Kürt etnikçi siyaseti, basitçe halledilebilecek bir ifade hürriyeti kısıtlaması sorununu, ırkçı bir isyan ile çözmeye kalkmış, tabiri caizse çekiçle yumurta kırmaya kalkmıştır. Bu yolla, bir vatan ve hukuk birliği içinde kalınarak çözülmesi gereken bir sorunda meşruiyet sınırını ihlal etmiştir.
Hukuka dayalı soyut bir ad olan Türk’e ırkçı temelde karşı çıkarak kendi kimliğini bu şekilde savunmak ifade hürriyeti içinde değerlendirilemez. Çünkü bu ırka dayanmayan bir hukuk birliğinin haklar takımını kötüye kullanmaktır.
Kaldı ki bunun ötesinde Türk millî egemenliğine açıkça isyan eden bir terör örgütüne meşruiyet izafe etmek de Türk vatandaşlığıyla bağdaşmayan, doğrudan “ihanet” kapsamına giren bir davranmıştır.

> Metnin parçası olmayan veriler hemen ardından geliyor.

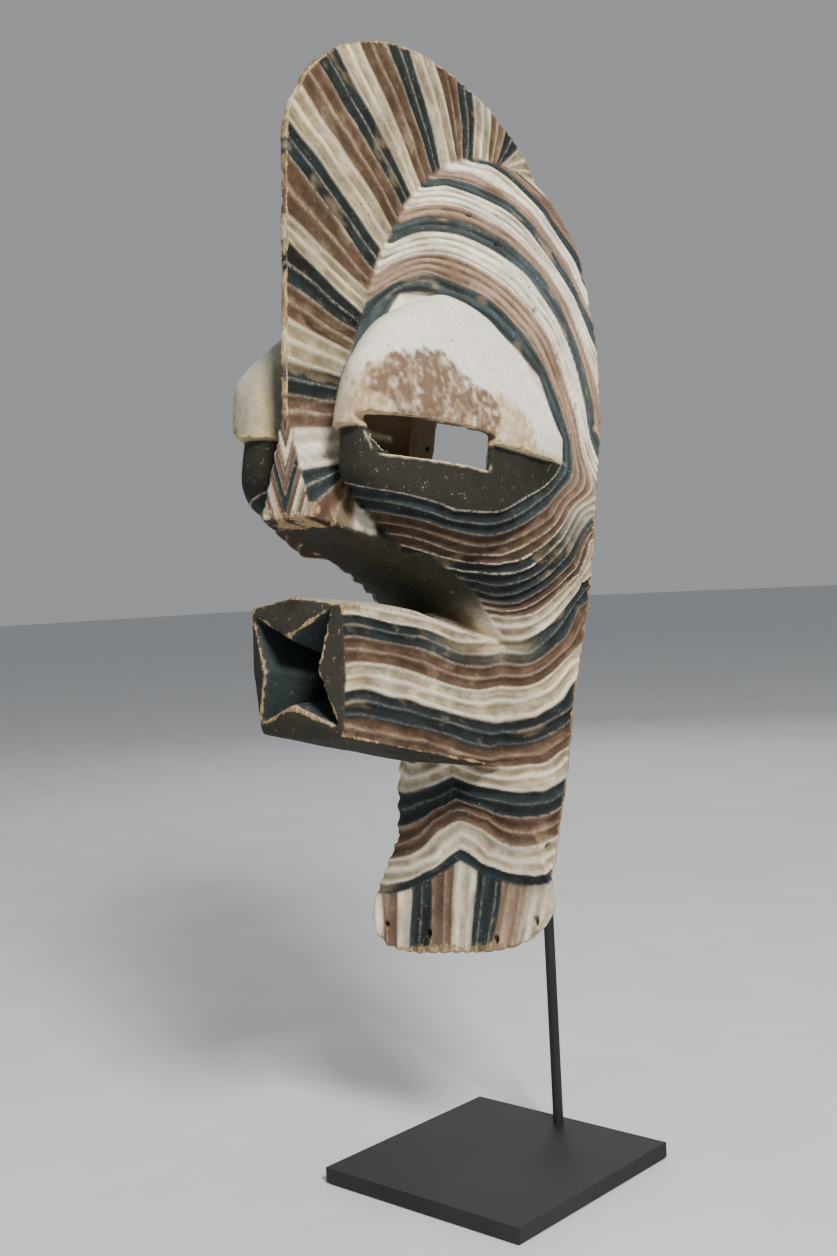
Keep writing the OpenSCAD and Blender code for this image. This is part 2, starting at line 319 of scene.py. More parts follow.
class Noise:
    """Smooth repeatable noise in 3-D, about -1 to 1."""

    def __init__(self, seed, n=24):
        self.n, self.t = n, np.random.default_rng(seed).uniform(-1, 1, (n, n, n))

    def __call__(self, p, size, octaves=1):
        out, amp, total = 0, 1.0, 0.0
        for o in range(octaves):
            q = p / size * 2**o + 7.3 * o
            i = np.floor(q).astype(int)
            f = q - i
            f = f * f * (3 - 2 * f)
            v = 0
            for dx in (0, 1):
                for dy in (0, 1):
                    for dz in (0, 1):
                        w = (np.where(dx, f[:, 0], 1 - f[:, 0]) * np.where(dy, f[:, 1], 1 - f[:, 1])
                             * np.where(dz, f[:, 2], 1 - f[:, 2]))
                        v = v + w * self.t[(i[:, 0] + dx) % self.n, (i[:, 1] + dy) % self.n,
                                           (i[:, 2] + dz) % self.n]
            out, total, amp = out + amp * v, total + amp, amp * 0.5
        return out / total * 1.4


def step(a, b, x):
    """Smooth 0 to 1 as x goes from a to b."""
    t = np.clip((x - a) / (b - a), 0, 1)
    return t * t * (3 - 2 * t)


# Carved lines: guide points (x, y, z) on one side, and the line each lies on
ARCS = np.array([
    (49, -216, 392, 0), (29, -161, 444, 0), (62, -138, 446, 0), (68, -106, 438, 0),
    (79, -67, 405, 0), (85, -45, 366, 0), (12, -172, 440, 2), (36, -146, 464, 2),
    (59, -109, 457, 2), (68, -91, 445, 2), (81, -55, 403, 2), (86, -35, 366, 2),
    (11, -165, 461, 5), (37, -138, 480, 5), (50, -116, 479, 5), (69, -73, 455, 5),
    (77, -53, 435, 5), (86, -28, 377, 5), (12, -155, 487, 8.5), (35, -128, 501, 8.5),
    (57, -82, 489, 8.5), (68, -59, 472, 8.5), (80, -29, 427, 8.5), (86, -16, 380, 8.5),
    (10, -147, 504, 10.5), (32, -123, 513, 10.5), (53, -79, 505, 10.5), (63, -54, 488, 10.5),
    (79, -23, 438, 10.5), (86, -9, 381, 10.5), (10, -142, 515, 12), (33, -112, 523, 12),
    (44, -92, 517, 12), (63, -46, 491, 12), (72, -28, 469, 12), (82, -6, 419, 12),
    (10, -129, 538, 15), (19, -114, 542, 15), (41, -76, 533, 15), (52, -55, 520, 15),
    (69, -19, 479, 15), (76, -8, 454, 15), (10, -120, 548, 17), (19, -104, 550, 17),
    (31, -84, 547, 17), (53, -45, 522, 17), (61, -27, 503, 17), (69, -11, 479, 17),
    (10, -105, 562, 18.5), (18, -87, 562, 18.5), (28, -70, 556, 18.5), (51, -33, 528, 18.5),
    (60, -16, 507, 18.5), (69, -5, 481, 18.5), (9, -87, 576, 20), (13, -62, 577, 20),
    (25, -44, 566, 20), (40, -28, 547, 20), (54, -16, 523, 20), (64, -5, 497, 20),
    (9, -65, 585, 21.5), (13, -36, 582, 21.5), (27, -22, 566, 21.5), (45, -14, 542, 21.5),
])
CHEEK = np.array([
    (50, -190, 301, 0), (79, -149, 295, 0), (85, -107, 303, 0), (86, -82, 317, 0),
    (85, -47, 347, 0), (62, -169, 293, 1), (75, -143, 290, 1), (82, -103, 297, 1),
    (83, -55, 327, 1), (85, -44, 342, 1), (62, -160, 288, 2), (72, -135, 284, 2),
    (76, -95, 291, 2), (84, -52, 319, 2), (85, -40, 338, 2), (60, -149, 282, 3),
    (61, -118, 280, 3), (73, -91, 284, 3), (84, -49, 312, 3), (86, -35, 333, 3),
    (53, -128, 276, 4), (64, -110, 274, 4), (74, -88, 277, 4), (84, -46, 306, 4),
    (86, -32, 327, 4), (56, -112, 270, 5), (64, -99, 270, 5), (74, -83, 273, 5),
    (85, -42, 302, 5), (86, -27, 322, 5), (52, -103, 264, 6), (62, -90, 264, 6),
    (72, -76, 266, 6), (85, -37, 297, 6), (86, -22, 320, 6), (51, -90, 259, 7), (59, -78, 257, 7),
    (71, -68, 260, 7), (86, -33, 292, 7), (87, -17, 317, 7), (46, -82, 254, 8), (55, -72, 251, 8),
    (67, -62, 254, 8), (86, -28, 288, 8), (87, -13, 312, 8), (46, -74, 248, 9), (54, -67, 247, 9),
    (66, -57, 249, 9), (86, -23, 283, 9), (87, -9, 308, 9), (46, -68, 243, 10),
    (54, -62, 242, 10), (65, -54, 245, 10), (86, -20, 278, 10), (87, -7, 304, 10),
    (50, -60, 239, 11), (64, -51, 240, 11), (72, -44, 244, 11), (87, -15, 275, 11),
    (87, -4, 301, 11), (43, -198, 223, 13), (42, -48, 222, 13), (56, -39, 224, 13),
    (71, -34, 233, 13), (87, -12, 270, 13), (43, -197, 216, 14), (40, -127, 216, 14),
    (42, -47, 214, 14), (61, -33, 217, 14), (78, -25, 234, 14), (43, -196, 208, 15),
    (41, -127, 208, 15), (42, -46, 206, 15), (80, -17, 230, 15), (85, -10, 251, 15),
    (43, -196, 200, 16), (41, -126, 200, 16), (42, -45, 197, 16), (61, -31, 202, 16),
    (79, -14, 223, 16), (44, -195, 190, 17), (41, -125, 190, 17), (42, -45, 190, 17),
    (61, -30, 194, 17), (80, -11, 218, 17), (43, -194, 182, 18), (41, -124, 181, 18),
    (42, -44, 181, 18), (61, -29, 186, 18), (80, -9, 212, 18), (42, -192, 175, 19),
    (41, -123, 172, 19), (42, -38, 168, 19), (64, -26, 174, 19), (79, -10, 197, 19),
    (41, -190, 166, 20), (41, -122, 164, 20), (42, -37, 160, 20), (66, -23, 167, 20),
    (79, -6, 183, 20), (40, -188, 159, 21), (40, -120, 156, 21), (42, -36, 152, 21),
    (66, -22, 158, 21), (78, -5, 174, 21), (40, -186, 152, 22), (39, -118, 148, 22),
    (42, -39, 142, 22), (67, -21, 147, 22), (78, -4, 164, 22), (67, -20, 139, 23),
    (77, -4, 153, 23), (61, -24, 131, 24), (77, -4, 146, 24), (35, -31, 120, 25),
    (57, -25, 116, 25), (69, -17, 117, 25), (76, -7, 127, 25), (20, -30, 113, 26),
    (41, -28, 109, 26), (69, -17, 107, 26), (75, -5, 115, 26), (11, -29, 108, 27),
    (32, -26, 100, 27), (68, -17, 95, 27), (75, -5, 102, 27), (9, -28, 104, 28),
    (27, -26, 96, 28), (62, -21, 82, 28), (74, -4, 91, 28), (26, -23, 83, 29), (46, -21, 74, 29),
    (68, -21, 72, 29), (73, -3, 79, 29), (25, -21, 70, 30), (46, -21, 64, 30), (67, -21, 64, 30),
    (72, -4, 68, 30), (13, -21, 69, 31), (32, -21, 61, 31), (69, -21, 53, 31), (71, -4, 58, 31),
    (17, -21, 58, 32), (32, -21, 53, 32), (70, -21, 46, 32), (78, -13, 49, 32),
])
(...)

Kısacası Türkiye’de Kürt etnikçi siyaseti, ırkçılığı ve şiddeti benimsemesiyle meşru etnik siyaset yetkisini kaybetmiştir. Irkçı ve terörist bir örgütlenmenin “parti” sıfatıyla haklar ve özgürlükler ortamını kullanmasına müsaade edilmesi, yalnızca ırkçılığın ve şiddet yoluyla imtiyaz elde edilebileceği algınsının yerleşmesine yol açacaktır. Ülkemizde liberal demokrasinin yerleşmesi, hukuk devleti idealinin gerçekleşmesi, isteniyorsa etnik ırkçılığa dayalı imtiyaz taleplerinin dile getirilmesi yasaklanmalı ve hukuk sağlayıcı millî egemenliğimizin bölünmesine izin verilmemelidir.